Using this general logic, let’s take a look at the 2026 Senate elections. It’s not great! There’s 33 seats up, 13 currently in Democratic hands and 20 in Republican hands. That would generally mean it was a slightly harder map for Republicans (since they have more seats to defend). Unfortunately, Republicans have an edge on total seats held (given the whole Senate majority thing). This means Democrats need to defend all 13 seats and pick up 3 to have a chance at retaking the majority. On top of that, take a look at some of those Dem-held seats, they’re far from certain.


The probable tipping point seat here, under the laziest possible analysis of ordering everything by 2020 Senate margin, is in Maine. You can make an argument that Nebraska might perform differently, since Pete Ricketts is a recent appointee and Osborne did relatively well there. I look forward to having any polling or better sense of the race, which will tell us more about if that or Maine is going to be our main focus. 
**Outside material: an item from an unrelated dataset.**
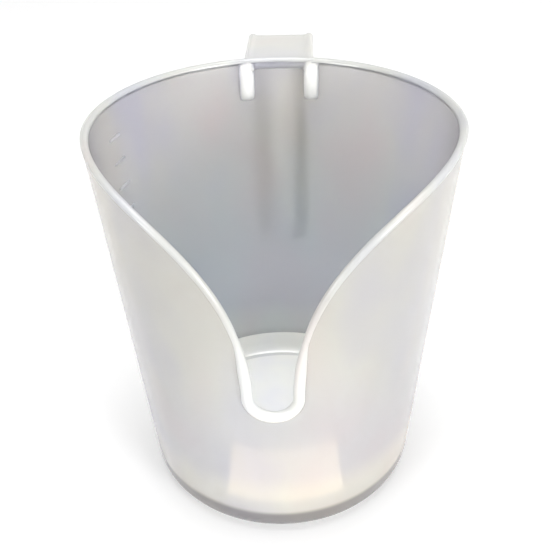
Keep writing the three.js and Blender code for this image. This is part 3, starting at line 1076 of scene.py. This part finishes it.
class SkinAndPaintedLight(Nodes):
    """What varies over a moulded surface: painted light and shade by height, clouds of tint in it
    and a fine texture.
    """

    INPUTS = {
        "Color": "NodeSocketColor",
        "Roughness": "NodeSocketFloat",
        "Painted Low Color": "NodeSocketColor",
        "Low Level": "NodeSocketFloat",
        "High Level": "NodeSocketFloat",
        "Hem Color": "NodeSocketColor",
        "Foot Color": "NodeSocketColor",
    }
    OUTPUTS = {
        "Color": "NodeSocketColor",
        "Roughness": "NodeSocketFloat",
        "Normal": "NodeSocketVector",
    }
    FOOT = (9.5 * MM, 12.5 * MM)  # the painted shade at the foot ends between these heights
    HEM = (18 * MM, 34 * MM)  # and the painted light band's between these
    # Noises: features for each metre, octaves and scale along each axis
    CLOUD = (26, 2, (1, 1, 0.6))
    HAZE = (60, 3, (1, 1, 0.35))
    GRAIN = (900, 2, (1, 1, 1))
    TINTS = (  # of the clouds
        (0.35, (0.91, 0.93, 1.0, 1)),
        (0.52, (0.985, 1.0, 0.975, 1)),
        (0.68, (1.0, 0.965, 0.945, 1)),
    )
    HAZE_SHARES = (0.85, 1.15)  # of the roughness
    GRAIN_STRENGTH, GRAIN_DEPTH = 0.08, 0.05 * MM

    def __init__(self) -> None:
        """Makes the node group's interface."""
        super().__init__(bpy.data.node_groups.new("Skin and painted light", "ShaderNodeTree"))
        for way, sockets in (("INPUT", self.INPUTS), ("OUTPUT", self.OUTPUTS)):
            for label, kind in sockets.items():
                self.group.interface.new_socket(label, in_out=way, socket_type=kind)

    def place(self) -> bpy.types.NodeSocket:
        """Returns the place on the object."""
        return self.node("ShaderNodeTexCoord").outputs["Object"]

    def noise(
        self, scale: float, detail: float, stretch: tuple[float, float, float]
    ) -> bpy.types.NodeSocket:
        """Makes a noise over the object.

        Args:
            scale: features for each metre.
            detail: its octaves.
            stretch: scale along each axis.

        Returns:
            The noise.
        """
        mapping = self.node("ShaderNodeMapping", {"Vector": self.place(), "Scale": stretch})
        inputs = {"Vector": mapping.outputs["Vector"], "Scale": scale, "Detail": detail}
        return self.node("ShaderNodeTexNoise", inputs).outputs["Fac"]

    def mix(
        self, blend: str, factor: object, first: object, second: object
    ) -> bpy.types.NodeSocket:
        """Returns two colours mixed; each argument is a value or a socket."""
        inputs = {0: factor, 6: first, 7: second}  # by number: other inputs share their names
        return self.node("ShaderNodeMix", inputs, data_type="RGBA", blend_type=blend).outputs[2]

    def below(
        self, colour: bpy.types.NodeSocket, start: object, end: object
    ) -> bpy.types.NodeSocket:
        """Turns a colour white upwards.

        Args:
            colour: the colour.
            start: height where it starts to turn, as a value or a socket.
            end: height where it is white.

        Returns:
            The colour at each height.
        """
        inputs = {"Value": self.split(self.place())[2], "From Min": start, "From Max": end}
        step = self.node("ShaderNodeMapRange", inputs, interpolation_type="SMOOTHSTEP")
        return self.mix("MIX", step.outputs["Result"], colour, WHITE)

    def build(self) -> bpy.types.NodeTree:
        """Builds the nodes and returns the group."""
        source = self.node("NodeGroupInput").outputs
        tint = self.node("ShaderNodeValToRGB", {"Fac": self.noise(*self.CLOUD)})
        ramp = tint.color_ramp.elements
        ramp.remove(ramp[1])
        ramp[0].position, ramp[0].color = self.TINTS[0]
        for position, shade in self.TINTS[1:]:
            ramp.new(position).color = shade
        colour = source["Color"]
        for part in (
            tint.outputs["Color"],
            self.below(source["Painted Low Color"], source["Low Level"], source["High Level"]),
            self.below(source["Hem Color"], *self.HEM),
            self.below(source["Foot Color"], *self.FOOT),
        ):
            colour = self.mix("MULTIPLY", 1.0, colour, part)
        least, most = self.HAZE_SHARES
        inputs = {"Value": self.noise(*self.HAZE), "To Min": least, "To Max": most}
        haze = Field(self.group, self.node("ShaderNodeMapRange", inputs).outputs["Result"])
        roughness = haze * Field(self.group, source["Roughness"])
        inputs = {
            "Strength": self.GRAIN_STRENGTH,
            "Distance": self.GRAIN_DEPTH,
            "Height": self.noise(*self.GRAIN),
        }
        normal = self.node("ShaderNodeBump", inputs).outputs["Normal"]
        self.node("NodeGroupOutput", {"Color": colour, "Roughness": roughness, "Normal": normal})
        return self.group


# Stage


@dataclass(frozen=True)
class Lamp:
    """A square soft box that faces the cup."""

    name: str
    place: tuple[float, float, float]
    aim: tuple[float, float, float]
    watts: float
    side: float = 0.9

    def add(self) -> None:
        """Puts it in the scene."""
        data = bpy.data.lights.new(self.name, "AREA")
        data.shape = "RECTANGLE"
        data.size = data.size_y = self.side
        data.energy = self.watts
        made = add_object(self.name, data)
        made.location = self.place
        way = Vector(self.aim) - made.location
        made.rotation_euler = way.to_track_quat("-Z", "Y").to_euler()
        made.visible_camera = False


def staged(
    name: str,
    points: Sequence[tuple[float, float, float]],
    faces: Sequence[tuple[int, ...]],
    material: bpy.types.Material,
) -> bpy.types.Object:
    """Puts a sheet on the stage.

    Args:
        name: the object's name.
        points: its corners.
        faces: its faces.
        material: its finish.

    Returns:
        The object.
    """
    mesh = bpy.data.meshes.new(name)
    mesh.from_pydata(points, [], faces)
    mesh.materials.append(material)
    made = add_object(name, mesh)
    return made


@dataclass(frozen=True)
class ReflectionGlowCard:
    """A glowing card that lies before the cup and shows only in its gloss, as a painted reflection.
    It lights nothing.
    """

    radii: tuple[float, float] = (64 * MM, 88 * MM)  # from the cup's axis
    bearings: tuple[float, float] = (-26.0, 33.0)  # degrees, from the spout towards +X
    level: float = 2 * MM
    brightness: float = 3.2
    colour: tuple[float, float, float] = (1.0, 0.84, 0.62)
    steps: int = 24

    def add(self) -> None:
        """Puts it on the stage."""
        turns = np.radians(np.linspace(*self.bearings, self.steps + 1))
        ways = [(math.sin(turn), -math.cos(turn)) for turn in turns]
        places = [(x * far, y * far, self.level) for x, y in ways for far in self.radii]
        faces = [(2 * i, 2 * i + 1, 2 * i + 3, 2 * i + 2) for i in range(self.steps)]
        inputs = {
            "Base Color": (0, 0, 0, 1),
            "Emission Color": (*self.colour, 1),
            "Emission Strength": self.brightness,
        }
        made = staged("card", places, faces, plain_material("glowing_reflection_card", inputs))
        for ray in ("camera", "diffuse", "transmission", "shadow"):
            setattr(made, f"visible_{ray}", False)


@dataclass(frozen=True)
class Studio:
    """Pale floor, white surroundings, soft boxes and a glowing card that paints a reflection."""

    lamps: tuple[Lamp, ...]
    card: ReflectionGlowCard = ReflectionGlowCard()
    floor_side: float = 6.0
    floor_level: float = -0.2 * MM  # just clear of the underside, so that light gets under it
    floor_colour: tuple[float, float, float] = (0.62, 0.62, 0.62)
    floor_roughness: float = 0.9
    floor_lift: float = 0.42  # light that the floor adds for what looks at it
    surroundings: float = 1.0  # brightness of the world where it is looked at
    fill: float = 0.27  # brightness of the world as a lamp

    def add(self) -> None:
        """Puts it all in the scene."""
        bpy.context.scene.view_settings.view_transform = "Standard"
        self.add_floor()
        self.add_world()
        for source in (*self.lamps, self.card):
            source.add()

    @staticmethod
    def looked_at(tree: bpy.types.NodeTree) -> Field:
        """Returns 1 for rays from the camera, a reflection or a clear material, and else 0."""
        path = tree.nodes.new("ShaderNodeLightPath").outputs
        seen = Field(tree, path["Is Camera Ray"])
        for label in ("Is Glossy Ray", "Is Transmission Ray"):
            seen = seen.calculate("MAXIMUM", seen, Field(tree, path[label]))
        return seen

    def add_floor(self) -> None:
        """Adds the floor, which keeps the cup's shadow."""
        half = self.floor_side / 2
        sides = ((-half, -half), (half, -half), (half, half), (-half, half))
        inputs = {
            "Base Color": (*self.floor_colour, 1),
            "Roughness": self.floor_roughness,
            "Specular IOR Level": 0.0,
            "Emission Color": WHITE,
        }
        material = plain_material("pale_floor", inputs)
        tree = material.node_tree
        lift = self.looked_at(tree) * self.floor_lift
        feed(tree.nodes["Principled BSDF"], {"Emission Strength": lift})
        staged("floor", [(x, y, self.floor_level) for x, y in sides], [(0, 1, 2, 3)], material)

    def add_world(self) -> None:
        """Adds white surroundings."""
        world = bpy.data.worlds.new("studio")
        world.use_nodes = True
        nodes = Nodes(world.node_tree)
        seen = self.looked_at(nodes.group)
        inputs = {"Value": seen, "To Min": self.fill, "To Max": self.surroundings}
        strength = nodes.node("ShaderNodeMapRange", inputs).outputs["Result"]
        feed(nodes.group.nodes["Background"], {"Color": WHITE, "Strength": strength})
        bpy.context.scene.world = world


@dataclass(frozen=True)
class Viewpoint:
    """The photograph's camera."""

    place: tuple[float, float, float] = (0.01075, -0.22992, 0.2369)
    right: tuple[float, float, float] = (0.99912, 0.03285, -0.02594)
    down: tuple[float, float, float] = (-0.00302, -0.56156, -0.82743)
    forward: tuple[float, float, float] = (-0.04175, 0.82678, -0.56097)
    focal: float = 742.0  # pixels
    sensor: float = 36.0  # millimetres
    clip: tuple[float, float] = (0.01, 20.0)

    def add(self) -> None:
        """Puts the camera in the scene."""
        data = bpy.data.cameras.new("camera")
        data.sensor_width = self.sensor
        data.lens = self.sensor * self.focal / PHOTO_SIDE
        data.clip_start, data.clip_end = self.clip
        made = add_object("camera", data)
        axes = Matrix((self.right, -Vector(self.down), -Vector(self.forward))).transposed()
        made.matrix_world = Matrix.Translation(self.place) @ axes.to_4x4()
        bpy.context.scene.camera = made


# Cup


class Slot(Enum):
    """The record's material slots."""

    BODY = "body"
    EDGE = "edge"


MARK_PREFIX = "mark_"
HANDLE_PREFIX = "handle_"
LAMPS = (
    Lamp("right", (2.111, -2.039, 0.694), (0, 0, 0.07), 84.4),
    Lamp("left", (-2.111, -2.039, 0.694), (0, 0, 0.07), 46.0),
    Lamp("top", (0, 0, 2), (0, 0, 0), 25.7),
)
OUTSIDE = {
    # the warm tone, against the inside's blue-lilac, is painted light passing through the wall; the
    # clearness is the plastic's own
    "colour": (0.665, 0.63, 0.58),
    "clearness": 0.4,
    "scatter_length": 6 * MM,
    "gloss": 0.4,
    "gloss_roughness": 0.09,
    # painted shade: the outside turns darker and bluer towards the bottom, below 40 to 100 mm
    "painted_low_colour": (0.82, 0.82, 0.92),
    "levels": (40 * MM, 100 * MM),
    # painted light: a brighter, warmer band low on the outside, above the painted foot shade
    "hem_colour": (1.22, 1.2, 1.06),
    # painted shade: a dark band round the base, where the cup stands
    "foot_colour": (0.45, 0.45, 0.48),
}
INSIDE = {
    # the blue-lilac colour is painted cool shade on the inside of the same plastic
    "colour": (0.91, 0.90, 1.0),
    "clearness": 0.97,
    "scatter_length": 6 * MM,
    # painted shade: the inside turns bluer towards the bottom, below 60 to 130 mm
    "painted_low_colour": (0.86, 1.0, 1.04),
    "levels": (60 * MM, 130 * MM),
}
EDGE = {
    "colour": (0.56, 0.555, 0.545),
    "clearness": 0.05,
    "scatter_length": 1.5 * MM,
    "roughness": 0.35,
    # painted light: the bead is brighter below 75 to 115 mm, round the notch
    "painted_low_colour": (1.35, 1.35, 1.35),
    "levels": (75 * MM, 115 * MM),
}
SOLID = {
    "colour": (0.63, 0.615, 0.59),
    "clearness": 0.0,
    "scatter_length": 1.5 * MM,
    "roughness": 0.35,
    "gloss": 0.6,
    "gloss_roughness": 0.08,
    # painted light: the solid parts below the rim's height (the handle's roots and grip, the floor,
    # the marks) are brighter than the handle's top
    "painted_low_colour": (1.53, 1.53, 1.53),
    "levels": (138.5 * MM, 143.2 * MM),
}


def dress(piece: bpy.types.Object, slot: Slot, nodes: Iterable[str]) -> None:
    """Gives a piece its place in the frame.

    Args:
        piece: the piece.
        slot: its material slot; not used.
        nodes: CAD nodes that it stands for.
    """
    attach(piece, "root")
    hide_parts(*nodes)
    log.info("%s: %d faces", piece.name, len(piece.data.polygons))


def main() -> None:
    """Builds the cup and its scene."""
    logging.basicConfig(level=logging.INFO)
    Viewpoint().add()
    Studio(LAMPS).add()
    skin = SkinAndPaintedLight().build()
    finishes = {"outside": OUTSIDE, "inside": INSIDE, "edge": EDGE, "solid": SOLID}
    outside, inside, edge, solid = (
        Polypropylene(f"polypropylene_{name}", skin, **values).material()
        for name, values in finishes.items()
    )
    beaker = Beaker()
    marks = sorted(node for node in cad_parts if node.startswith(MARK_PREFIX))
    handle = [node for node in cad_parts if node.startswith(HANDLE_PREFIX)]
    shell = [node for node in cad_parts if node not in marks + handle]
    dress(beaker.build(outside, inside, edge, solid), Slot.BODY, shell)
    dress(Handle(beaker).build(solid), Slot.BODY, handle)
    levels = [(low.z + high.z) / 2 for low, high in map(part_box, marks)]
    dress(Graduation(beaker).build(levels, solid), Slot.EDGE, marks)


if __name__ == "__main__":
    main()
I would put our odds of taking Maine and thus the chamber at somewhere between “bad” and “not good at all”. Perhaps the most important conclusion of thinking through the tipping point seat is that once you’ve identified it, you have to meaningfully contest it. Even if that feels like a long shot, and especially if that means running a sort of campaign you’re not excited about, perhaps one that focuses more on moderation and state-specific appeals. I look forward to learning way more about Maine than I ever cared to know and experiencing Susan Collins’ personal oddities. I suppose this is slightly better than our tipping point being in Texas, the place where money goes to get lit on fire, so I’ll take that (right up until someone drops polling predicting that Texas is closer than Maine). 

Happy holidays, and I hope you get a chance to log off for a bit.